How We’re Very Different:
Coulter enjoys planning parties for friends and family. I don’t like parties. (Could I plan the party and not attend? Because then I could get into it.)
How We’re the Same:
She describes how kids’ parties have changed, how today they have themes and décor and tapenade and rules about everything. She says it used to be simpler and I get the feeling she prefers the simpler.
Me too. Pin the Tail on the Donkey; pound cake with rosettes and a misspelled name; (what’s a loot bag?? kids go home with extra piece of pound cake)
How We’re Different:
Preference for simplicity aside, she says she’s actually impressed with these parties but relieved that her kids are grown and she doesn’t have to throw them.
Me: I am less impressed than cringey at the very idea. I once organized a birthday party for a nine-year old in a bowling alley. Lunch was included. Plus bowling. Plus a few jokes from my repertoire. And I pretended to enjoy myself. (There was lunch, I mentioned that, right?) When the parents arrived to pick up the little darlings, they asked where was the loot bag… I had no idea what they were talking about. Can’t even remember how I answered. But there was a distinct ‘attitude’ as they left. (Hey, there was lunch!!)
How We’re Really Really the Same:
She says she likes other people’s birthdays but not her own, that the thought of it approaching actually tightens her throat.
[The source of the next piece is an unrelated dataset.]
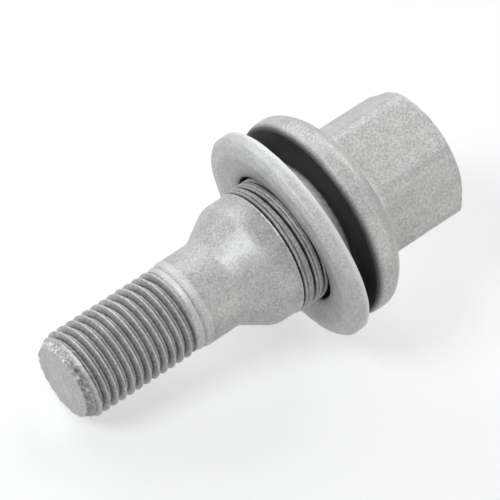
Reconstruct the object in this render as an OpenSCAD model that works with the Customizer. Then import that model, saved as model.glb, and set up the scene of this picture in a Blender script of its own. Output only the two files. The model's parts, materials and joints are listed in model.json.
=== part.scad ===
// Flanged hexagon wheel bolt with a loose captive washer, lying as it comes to rest.
// It lies on the tip of its thread and on the washer's rim. Lengths are in millimetres.
// Distances called "from the tip" run along the bolt's axis.

/* [Thread] */
// Nominal thread diameter, M14
thread_d = 14; // [12:0.5:14]
// Distance from the tip to the end of the full thread
thread_len = 19.3; // [14:0.1:20]
// Diameter of the flat tip
tip_d = 11.6; // [9:0.1:11.8]
// Angle of the tip's chamfer to the axis
tip_angle = 30; // [25:1:45]
// Diameter of the smooth run-out band behind the thread
band_d = 13.5; // [11:0.1:13.8]
// Length of the run-out band
band_len = 1.5; // [1:0.1:2]

/* [Shank] */
// Diameter of the plain neck
neck_d = 14.3; // [14.1:0.1:16]
// Length of the small step up from the band to the neck
neck_step = 1.4; // [0.5:0.1:2]
// Half angle of the cone between neck and barrel
cone_angle = 31; // [26:1:40]
// Distance from the tip to the corner of the cone and the barrel
barrel_at = 33.15; // [31:0.05:34]
// Diameter of the barrel that centres the wheel
barrel_d = 20.5; // [19:0.1:21]
// Rounding where the neck runs into the cone
neck_round = 3; // [0.5:0.5:4]
// Rounding where the cone runs into the barrel
barrel_round = 4; // [0.5:0.5:4.5]
// Distance from the tip to the face under the flange
shank_len = 45.9; // [45.5:0.1:50]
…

I know just what she means. And it’s not an age thing. It’s an expectation thing.
“To distract myself after that initial birthday thought wanders in, I start thinking about how I want to spend my day. My first idea is always the same: I just want to disappear. No obligations, no hanging around to receive birthday wishes, no smiling when I really fell like roaring into the wind”
I get that. I hate handing my birthday over to someone else (shades of childhood trauma, i.e. late-in-the-day cake?)… I think that’s a lot of pressure on the other person and anyway, it’s my day and I want to be responsible for it. I’ll make the dinner or the reservation or run away somewhere, or take a friend… I’ll give the gifts, I’ll bring home a cake, I’ll light the candles. You can sing if you like…
And Here, More Same than Different:
About gifts, she says:
“I don’t like opening birthday presents, especially in front of the people who have given them to me, who sit in my line of vision smiling with eager anticipation.”
For me, it depends on the circumstance, because some people are a delight to share these moments with. But then there are those others, the ones who have pretty much given the gift for what they get out of your reaction, which better be what they expect.
“When I open gifts in front a large group of people, what falls into my hands is secondary, because I’m hoping that my smile is big enough, that I’m not over-reacting or under-rewarding my donor, that I’m appropriately grateful without resorting to an ‘I’ve always wanted one of these’ gusher statements. I wince when I recall times I have gushed.”
Agree. I would love it if birthdays were a time to give rather than receive.
She says birthdays ending in zero or five are toughest.
They make no difference to me. Numbers are not my thing.
Yet We’re the Same (Is anyone Different on this one?):
“The frenzy exhausted me. Surrounded by people I love, I looked forward to the moment they all left.”
“What I do know is that the day after my birthday will be a good day. I will feel normal again, relieved, and somehow refreshed.”
It’s that kind of essay. Sits you down and says, so what about you?
—So what about you?
A Year of Days is available online at Blue Heron Books. Shop indies! ♥
2 thoughts on “how myrl coulter and me are both the same and different when it comes to birthdays”
I feel sad when no one wishes me a happy birthday, but I also avoid telling people when it is–I think so they don’t feel obliged to comment.
I know just what you mean. I like the shared ‘celebration’ but I REALLY don’t want a fuss. Especially a fuss the other person thinks is obligatory. Sometimes it’s better just to run away for the day. Magically, even the very next day, everything is easier, celebrations and greetings and gifts without pressure.